I don’t know what the future holds. None of us ever do. But I know this: when Zach was ill, when Xena is unwell, Christina has always been a phone call away. I don’t often ask for help — I am fortunate to have a loving family, a home filled with people who show up for me — my mother, my sister, my brother-in-law, my partners. I have never lacked love.

And yet, there is something profoundly moving about knowing that outside your home, there are people who would still come if you called. Few, perhaps — but real.

Christina is one of those people.

This month, as I immersed the ashes of my boy — one of the hardest moments of my life — she was there. She didn’t have to be. It was a holiday weekend, yes. But she stayed. From afternoon till night. She sat with my grief without trying to fix it.
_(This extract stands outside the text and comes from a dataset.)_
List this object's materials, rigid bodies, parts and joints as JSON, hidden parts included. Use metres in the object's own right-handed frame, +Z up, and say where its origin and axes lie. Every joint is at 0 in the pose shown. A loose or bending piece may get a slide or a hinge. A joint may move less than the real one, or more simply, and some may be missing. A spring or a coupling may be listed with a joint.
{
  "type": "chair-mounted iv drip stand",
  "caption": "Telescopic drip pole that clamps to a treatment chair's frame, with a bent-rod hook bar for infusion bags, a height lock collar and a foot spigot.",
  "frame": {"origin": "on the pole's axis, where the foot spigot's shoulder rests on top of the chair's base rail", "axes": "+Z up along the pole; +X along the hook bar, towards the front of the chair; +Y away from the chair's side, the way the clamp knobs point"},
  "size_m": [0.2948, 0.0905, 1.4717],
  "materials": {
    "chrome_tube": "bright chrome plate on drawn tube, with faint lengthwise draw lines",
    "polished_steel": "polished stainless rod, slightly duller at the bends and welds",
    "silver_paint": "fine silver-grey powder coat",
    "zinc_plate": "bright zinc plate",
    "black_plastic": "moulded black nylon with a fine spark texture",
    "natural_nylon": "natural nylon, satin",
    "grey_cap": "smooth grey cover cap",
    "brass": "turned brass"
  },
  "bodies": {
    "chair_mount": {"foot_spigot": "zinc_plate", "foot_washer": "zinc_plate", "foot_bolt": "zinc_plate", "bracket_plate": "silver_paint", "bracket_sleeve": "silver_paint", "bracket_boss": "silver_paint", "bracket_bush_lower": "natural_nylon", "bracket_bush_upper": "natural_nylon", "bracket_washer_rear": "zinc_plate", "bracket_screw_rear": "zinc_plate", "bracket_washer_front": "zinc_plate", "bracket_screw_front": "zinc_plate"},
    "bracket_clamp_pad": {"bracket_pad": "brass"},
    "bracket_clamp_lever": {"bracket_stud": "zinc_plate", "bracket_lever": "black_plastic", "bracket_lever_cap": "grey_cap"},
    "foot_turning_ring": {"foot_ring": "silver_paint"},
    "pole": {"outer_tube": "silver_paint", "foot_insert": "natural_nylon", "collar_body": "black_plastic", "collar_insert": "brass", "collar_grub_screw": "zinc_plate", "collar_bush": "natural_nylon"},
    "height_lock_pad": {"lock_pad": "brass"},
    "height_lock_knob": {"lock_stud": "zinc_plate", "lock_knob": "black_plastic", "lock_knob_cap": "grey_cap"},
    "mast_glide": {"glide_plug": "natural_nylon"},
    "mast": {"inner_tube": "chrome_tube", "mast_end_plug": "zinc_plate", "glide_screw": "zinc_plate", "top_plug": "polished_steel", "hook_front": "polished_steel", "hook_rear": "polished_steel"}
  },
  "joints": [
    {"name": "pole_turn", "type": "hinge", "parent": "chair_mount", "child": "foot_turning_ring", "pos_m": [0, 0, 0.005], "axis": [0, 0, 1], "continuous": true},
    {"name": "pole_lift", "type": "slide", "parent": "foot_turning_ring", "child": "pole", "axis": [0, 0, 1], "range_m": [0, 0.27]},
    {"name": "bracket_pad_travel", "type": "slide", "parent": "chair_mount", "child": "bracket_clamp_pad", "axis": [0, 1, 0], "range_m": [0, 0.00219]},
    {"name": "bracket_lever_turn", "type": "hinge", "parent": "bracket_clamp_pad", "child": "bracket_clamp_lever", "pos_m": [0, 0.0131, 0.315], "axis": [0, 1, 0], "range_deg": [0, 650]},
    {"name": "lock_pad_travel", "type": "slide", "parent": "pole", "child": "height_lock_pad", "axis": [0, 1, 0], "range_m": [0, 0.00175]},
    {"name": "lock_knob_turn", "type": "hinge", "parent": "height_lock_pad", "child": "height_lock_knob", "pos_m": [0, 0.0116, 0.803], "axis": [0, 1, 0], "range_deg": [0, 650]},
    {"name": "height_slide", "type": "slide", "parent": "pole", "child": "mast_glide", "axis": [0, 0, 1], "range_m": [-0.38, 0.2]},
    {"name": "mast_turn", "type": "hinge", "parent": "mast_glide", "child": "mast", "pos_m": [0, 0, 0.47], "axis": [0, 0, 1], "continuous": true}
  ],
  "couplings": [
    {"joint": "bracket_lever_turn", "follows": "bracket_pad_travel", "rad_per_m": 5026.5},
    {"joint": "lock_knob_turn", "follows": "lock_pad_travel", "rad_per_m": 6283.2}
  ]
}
She was also here on the fourth day after his passing. A weekday. She took time out of her life to sit beside mine.

That is presence.

And presence is everything.

I do not measure my relationships by intellect, worldliness, wealth, or accomplishment. These have never mattered to me. What matters is this: Who shows up? Who stays? Who listens? Who holds silence without discomfort?

As the writer David Whyte once said, “Friendship is not a passive state, it is a covenant of attention.”

And Christina has paid attention — to my pain, my life, my becoming.

Family, I have learnt, is not always about blood. It is about those who choose to stand beside you when the ground gives way. The poet Khalil Gibran wrote, “Let there be spaces in your togetherness,” and yet, there are moments when the space closes — when someone steps closer simply because you need them to.

Life is loss.

Life is grief.

But life is also the quiet joy of finding kindred hearts as we move forward — not replacements for what was lost, but companions for what lies ahead.

Some doors do close.

Some windows open.

And some, mercifully, learn to stay.

This is for Christina — my sister by choice, my family by presence — and for the reminder that even in mourning, life still offers us hands to hold.